Article

FMRI of past tense processing: the effects of phonological complexity and task difficulty.

Dept. of Neurology, Medical College of Wisconsin, 8701 Watertown Plank Road, Milwaukee, WI 53226, USA.
Journal of Cognitive Neuroscience (Impact Factor: 4.69). 03/2006; 18(2):278-97. DOI: 10.1162/089892906775783633
Source: PubMed

ABSTRACT The generation of regular and irregular past tense verbs has been an important issue in cognitive science and has been used to advance different models of the organization of language in the brain. The dual-system view holds that the regular past tense forms are generated by a rule while irregular forms are retrieved from memory. The single-system view, on the other hand, holds that both forms are generated by a single integrated system and differ only in their reliance on factors such as phonology and semantics. We conducted an event-related fMRI study to examine the activation patterns associated with the generation and reading of regular and irregular past tense forms, in addition to the reading of their stems. Regular and irregular past tense generation activated similar brain regions compared to the reading of their respective stems. The areas activated more for irregular generation compared to regular generation included inferior frontal, precentral, and parietal regions bilaterally. This activation can be interpreted as reflecting the greater attentional and response selection demands of irregular generation. Compared to irregular generation, regular generation activated a small region in the left superior temporal gyrus when the regular and irregular past tense forms were mismatched on phonological complexity.
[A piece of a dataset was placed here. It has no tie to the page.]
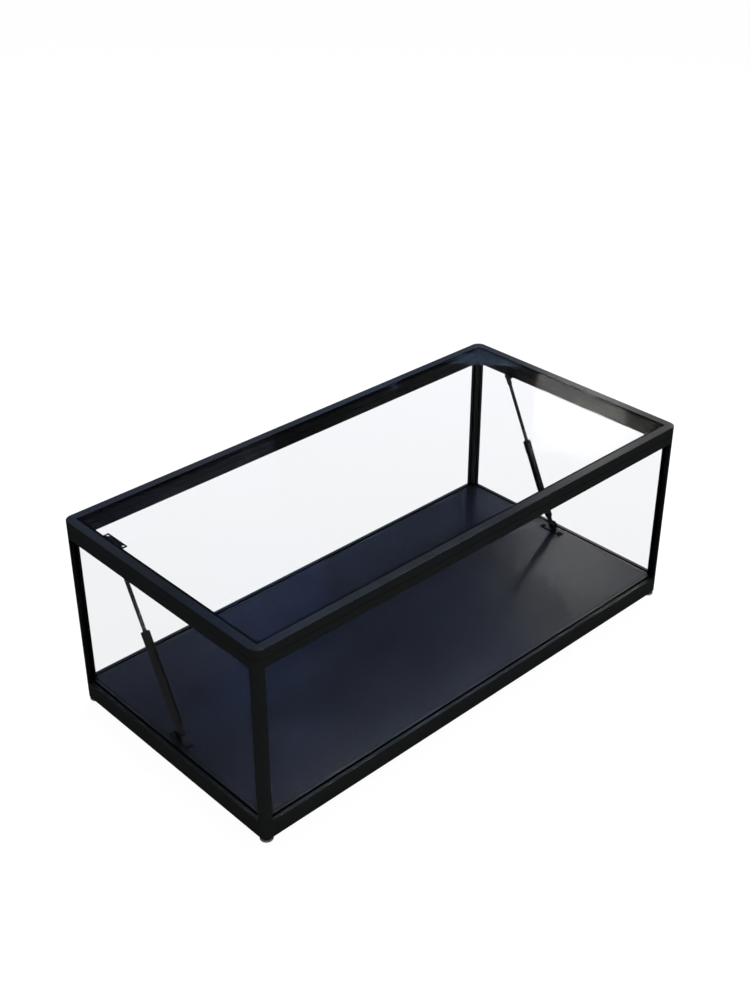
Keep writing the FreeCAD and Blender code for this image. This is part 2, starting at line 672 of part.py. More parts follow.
def glass_pane(name, lengthwise, side):
    """A side pane: a slab drawn on the side's own upright plane."""
    body = new_body(name)
    long_half, short_half = (HALF_LENGTH, HALF_DEPTH) if lengthwise else (HALF_DEPTH, HALF_LENGTH)
    half_run = f"{long_half} - post_width + post_groove_depth - gasket_wall"
    middle = f"{side} * ({short_half} - {PANE_FACE} - {PANE_THICKNESS} / 2)"
    role, height = ("XZ_Plane", f"-({middle})") if lengthwise else ("YZ_Plane", middle)
    face = new_sketch(body, f"{name}_face", role, height)
    draw_loop(face, rectangle(f"-({half_run})", PANE_BOTTOM, half_run, PANE_TOP))
    pad(body, f"{name}_plate", face, PANE_THICKNESS, symmetric=True)
    ground_edges(body, "pane_arris")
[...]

No areas were more activated for regulars than irregulars when the past tense forms were matched on this variable. This suggests that the activation specific to regulars was related to the higher phonological complexity of their past tense forms rather than to their generation. A contrast of the reading of regular and irregular past tense forms was consistent with this hypothesis. These results support a single-system account of past tense generation.